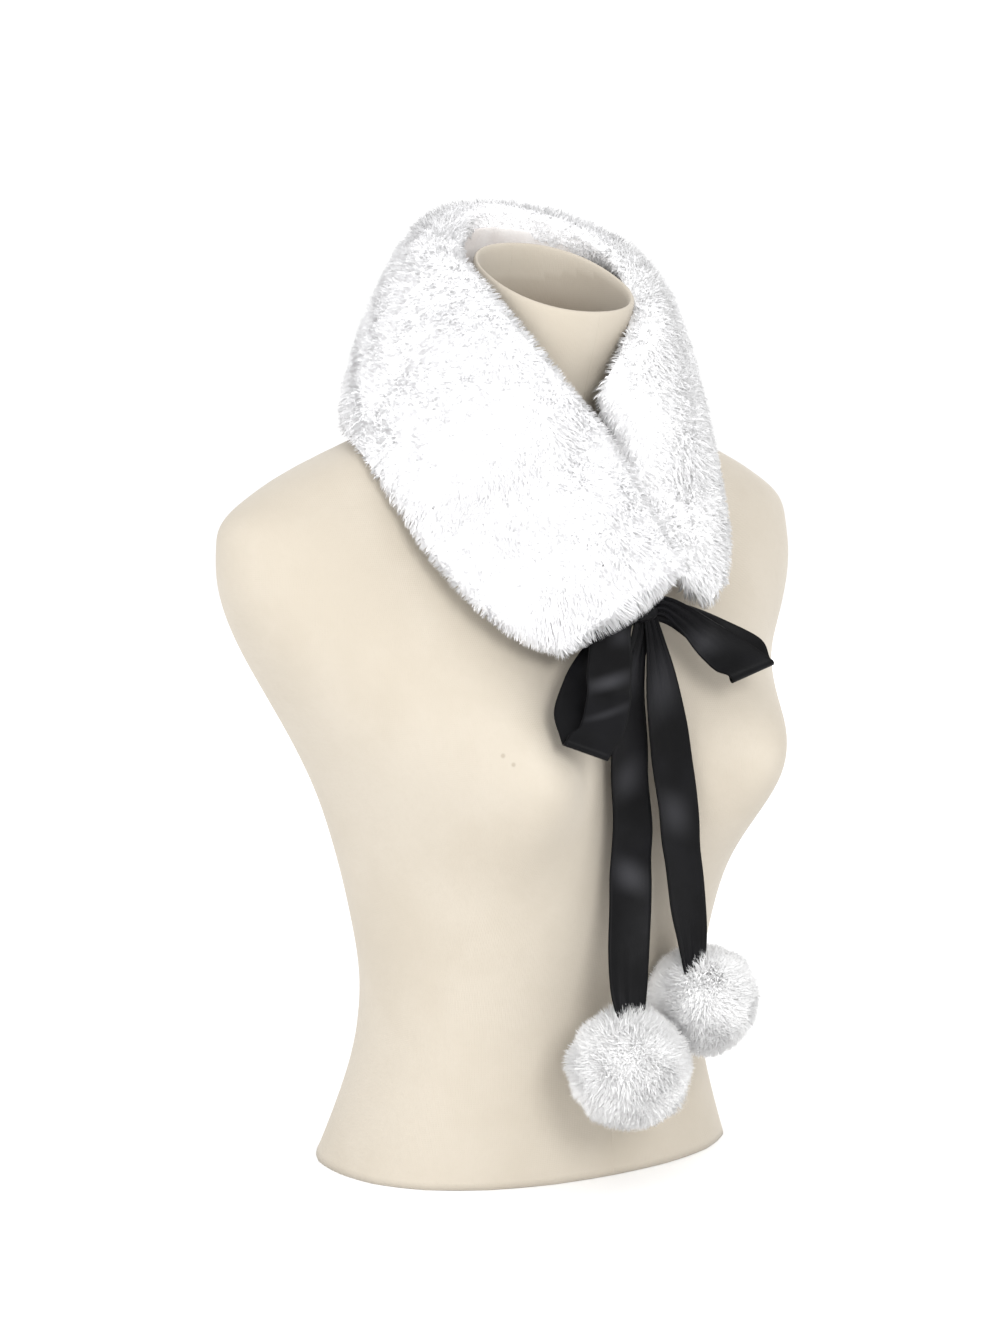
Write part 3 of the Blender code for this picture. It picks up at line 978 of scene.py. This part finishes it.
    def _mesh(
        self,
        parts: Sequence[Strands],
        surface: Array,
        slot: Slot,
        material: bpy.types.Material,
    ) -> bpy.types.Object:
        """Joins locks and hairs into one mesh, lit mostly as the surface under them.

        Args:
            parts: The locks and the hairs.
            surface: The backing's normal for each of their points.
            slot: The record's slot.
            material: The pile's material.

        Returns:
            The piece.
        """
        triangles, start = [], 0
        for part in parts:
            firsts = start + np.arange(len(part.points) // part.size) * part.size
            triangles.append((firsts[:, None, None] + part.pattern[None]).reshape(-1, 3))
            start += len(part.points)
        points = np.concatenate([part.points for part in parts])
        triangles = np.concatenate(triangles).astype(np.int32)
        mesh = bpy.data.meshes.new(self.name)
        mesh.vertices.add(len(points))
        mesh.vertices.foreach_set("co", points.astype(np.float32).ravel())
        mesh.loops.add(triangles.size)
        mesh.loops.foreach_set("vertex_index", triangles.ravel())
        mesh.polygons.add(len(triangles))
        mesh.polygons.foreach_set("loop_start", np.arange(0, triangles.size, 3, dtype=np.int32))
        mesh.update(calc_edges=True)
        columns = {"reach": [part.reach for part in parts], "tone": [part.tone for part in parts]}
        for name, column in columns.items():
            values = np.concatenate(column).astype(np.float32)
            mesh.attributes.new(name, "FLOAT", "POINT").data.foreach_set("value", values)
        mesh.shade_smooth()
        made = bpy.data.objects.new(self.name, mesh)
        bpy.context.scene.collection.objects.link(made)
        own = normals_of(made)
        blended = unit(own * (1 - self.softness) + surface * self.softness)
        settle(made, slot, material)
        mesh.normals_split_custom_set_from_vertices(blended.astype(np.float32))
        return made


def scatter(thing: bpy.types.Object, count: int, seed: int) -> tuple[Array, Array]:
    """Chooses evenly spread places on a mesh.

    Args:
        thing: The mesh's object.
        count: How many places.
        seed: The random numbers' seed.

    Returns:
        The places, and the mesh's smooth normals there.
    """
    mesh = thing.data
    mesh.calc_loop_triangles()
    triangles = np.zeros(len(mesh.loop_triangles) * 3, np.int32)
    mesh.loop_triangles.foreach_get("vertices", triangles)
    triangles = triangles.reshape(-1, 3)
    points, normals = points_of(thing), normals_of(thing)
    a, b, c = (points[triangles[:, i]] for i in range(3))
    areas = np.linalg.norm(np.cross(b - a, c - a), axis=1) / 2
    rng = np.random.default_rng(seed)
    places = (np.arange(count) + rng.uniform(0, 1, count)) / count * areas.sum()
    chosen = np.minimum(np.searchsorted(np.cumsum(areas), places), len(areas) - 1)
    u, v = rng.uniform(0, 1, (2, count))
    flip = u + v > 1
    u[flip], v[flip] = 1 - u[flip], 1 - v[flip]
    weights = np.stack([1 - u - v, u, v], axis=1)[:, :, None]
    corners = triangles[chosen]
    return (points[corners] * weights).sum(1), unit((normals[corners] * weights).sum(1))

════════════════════

From the first line above through the line that contains "surface under them.", quote each line exactly. Output nothing more.

#### Solution to this exercise:
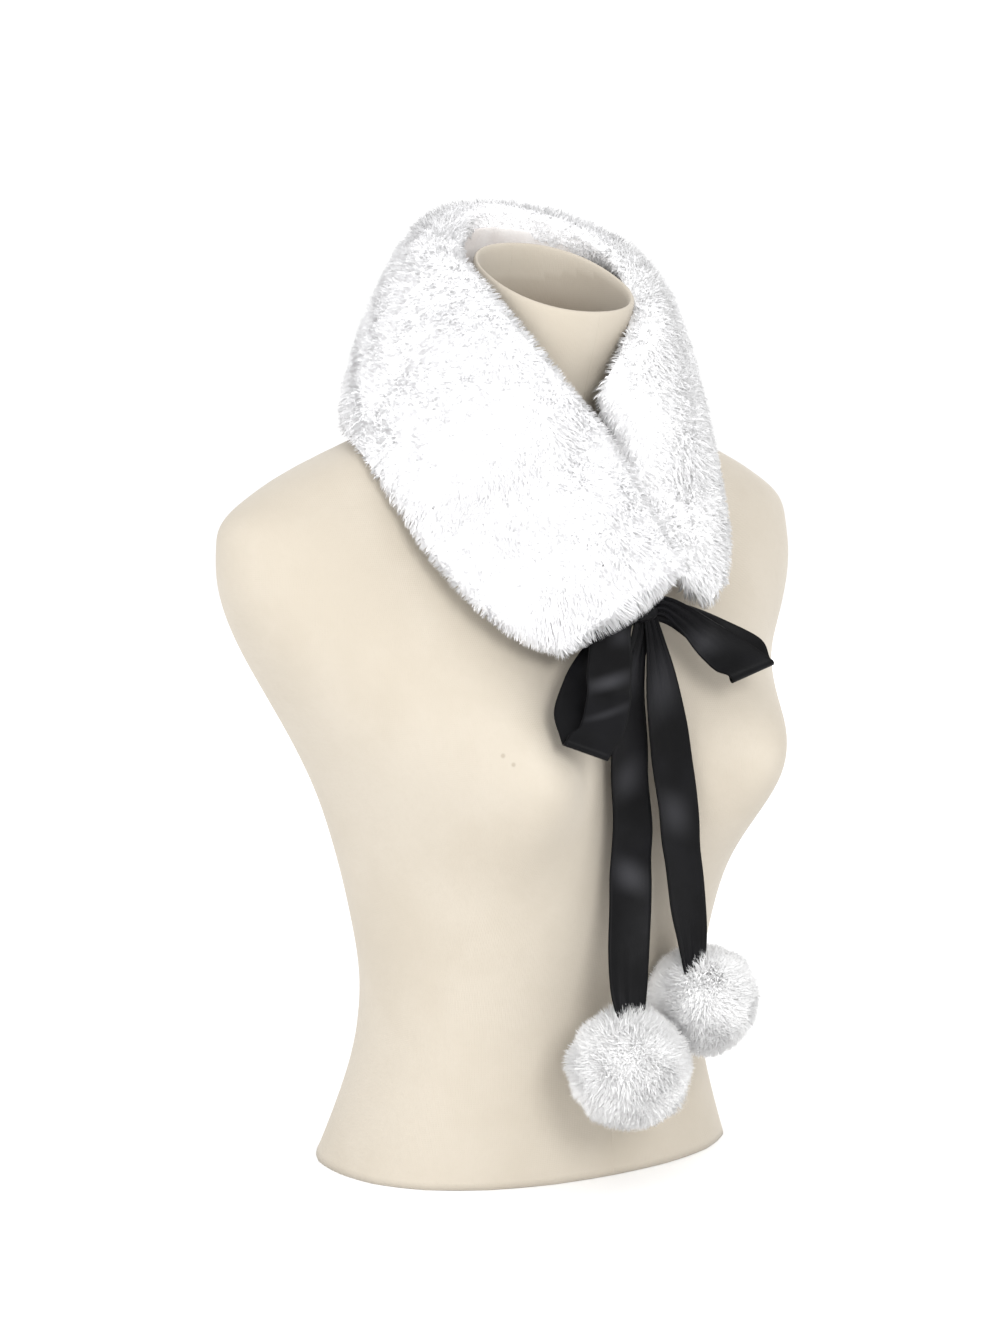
Write part 3 of the Blender code for this picture. It picks up at line 978 of scene.py. This part finishes it.
    def _mesh(
        self,
        parts: Sequence[Strands],
        surface: Array,
        slot: Slot,
        material: bpy.types.Material,
    ) -> bpy.types.Object:
        """Joins locks and hairs into one mesh, lit mostly as the surface under them.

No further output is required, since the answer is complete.